May 10, 2024 | Estate Planning

Effective estate planning allows you to ensure that your assets are distributed according to your personal wishes after your passing, minimising the potential for disputes among family members and ensuring your loved ones are taken care of. 

Effective estate planning has capital gains and income tax benefits on your estate, potentially saving your beneficiaries significant amounts of money. Additionally, it allows you to appoint guardians for minor children and specify healthcare directives in the event of incapacity.

Here are 5 easy estate planning steps to help you in managing your wealth and investment.

Step 1: Identify Your Estate Assets

Knowing what you own is essential for a successful estate plan. It helps you to identify the assets that you want to distribute to your heirs, determine the value of your estate, and ensure that your valuable assets are protected from unnecessary tax implications and legal fees. 

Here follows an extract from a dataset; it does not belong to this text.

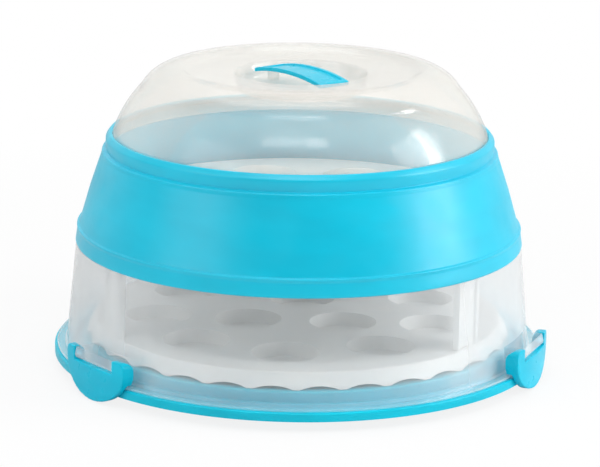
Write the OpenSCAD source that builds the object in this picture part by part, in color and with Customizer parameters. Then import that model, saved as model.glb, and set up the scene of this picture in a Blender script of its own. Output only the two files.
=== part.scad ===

Additionally, it allows you to make informed decisions about your assets and plan for their management and distribution after your death, whether you have heirs or not.

What are considered as valuable assets

List of Common Estate Assets to Consider

When identifying your assets, it is important to consider all types of property, including real estate, personal property, financial assets, and digital assets. Here are some common assets to consider:

1. Real Estate: Real property includes your primary residence, rental properties, vacation homes, and any undeveloped land.

2. Personal Assets: This includes items such as jewellery, art, collectibles, vehicles, and any other personal items of value.

3. Financial Assets: This includes bank accounts, retirement accounts, stocks, bonds, and any other investment accounts.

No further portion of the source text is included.